What is needed:
Can you write out the whole listing exactly?

Given data:

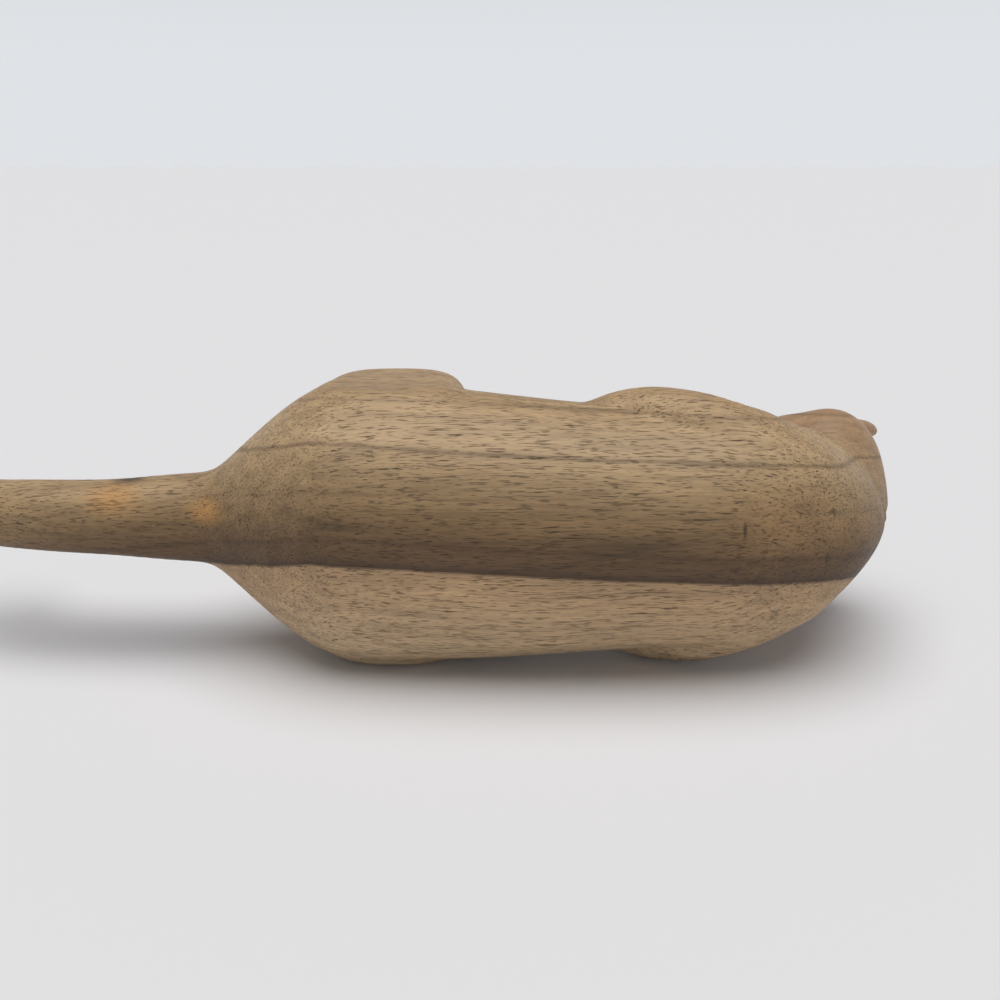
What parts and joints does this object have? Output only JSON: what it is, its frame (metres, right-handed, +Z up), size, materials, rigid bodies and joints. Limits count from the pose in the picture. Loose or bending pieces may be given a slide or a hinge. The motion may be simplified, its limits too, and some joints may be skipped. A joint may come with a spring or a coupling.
{
  "type": "carved wooden otter",
  "caption": "Sea otter carved from a single block of wood, floating on its back with head raised and paws together, lying on its flank.",
  "frame": {"origin": "middle of the otter's length and depth, at the level of the flats it lies on", "axes": "+X from the tail to the head, +Y from the back to the belly, +Z up across the body, out of the upper flank"},
  "size_m": [0.3273, 0.0963, 0.0892],
  "materials": {
    "wood": "dry satin walnut with dark open pores and a pale tan strip along the lower flank"
  },
  "bodies": {
    "root": {"otter": "wood"}
  },
  "joints": []
}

Written answer:
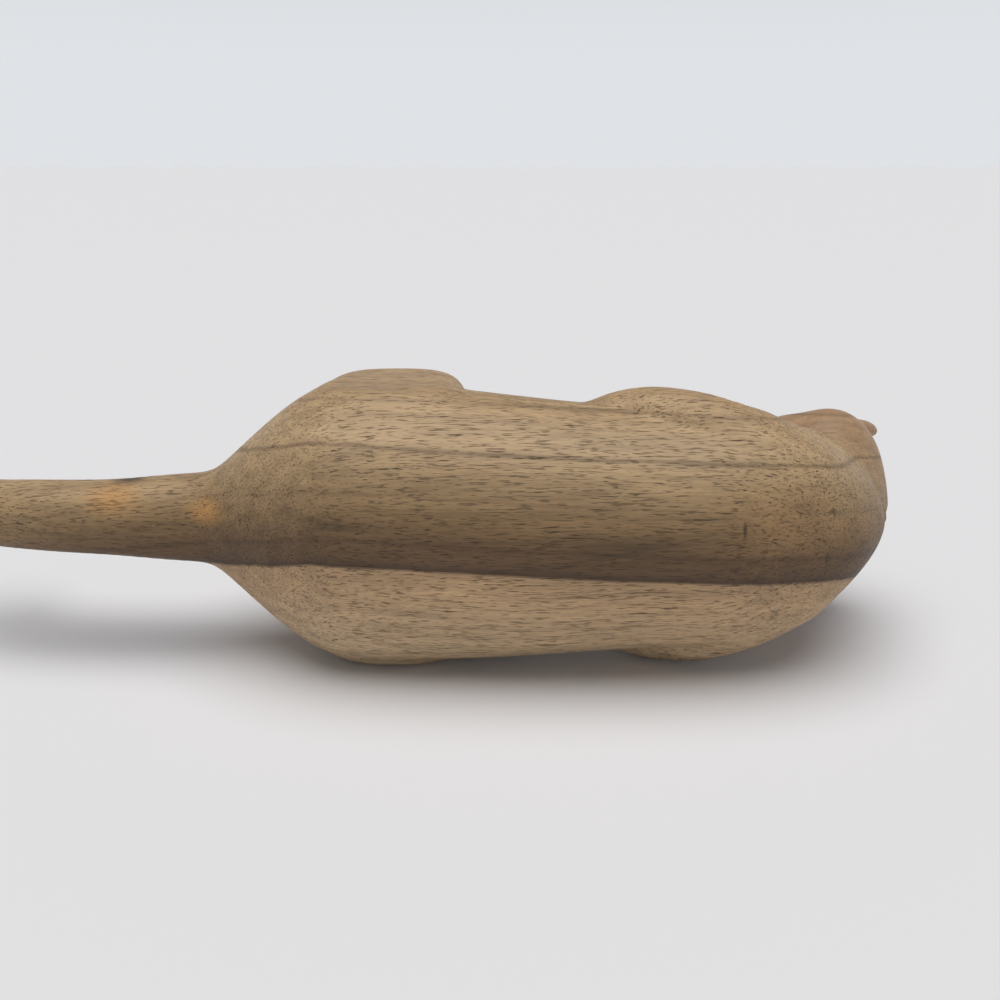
What parts and joints does this object have? Output only JSON: what it is, its frame (metres, right-handed, +Z up), size, materials, rigid bodies and joints. Limits count from the pose in the picture. Loose or bending pieces may be given a slide or a hinge. The motion may be simplified, its limits too, and some joints may be skipped. A joint may come with a spring or a coupling.
{
  "type": "carved wooden otter",
  "caption": "Sea otter carved from a single block of wood, floating on its back with head raised and paws together, lying on its flank.",
  "frame": {"origin": "middle of the otter's length and depth, at the level of the flats it lies on", "axes": "+X from the tail to the head, +Y from the back to the belly, +Z up across the body, out of the upper flank"},
  "size_m": [0.3273, 0.0963, 0.0892],
  "materials": {
    "wood": "dry satin walnut with dark open pores and a pale tan strip along the lower flank"
  },
  "bodies": {
    "root": {"otter": "wood"}
  },
  "joints": []
}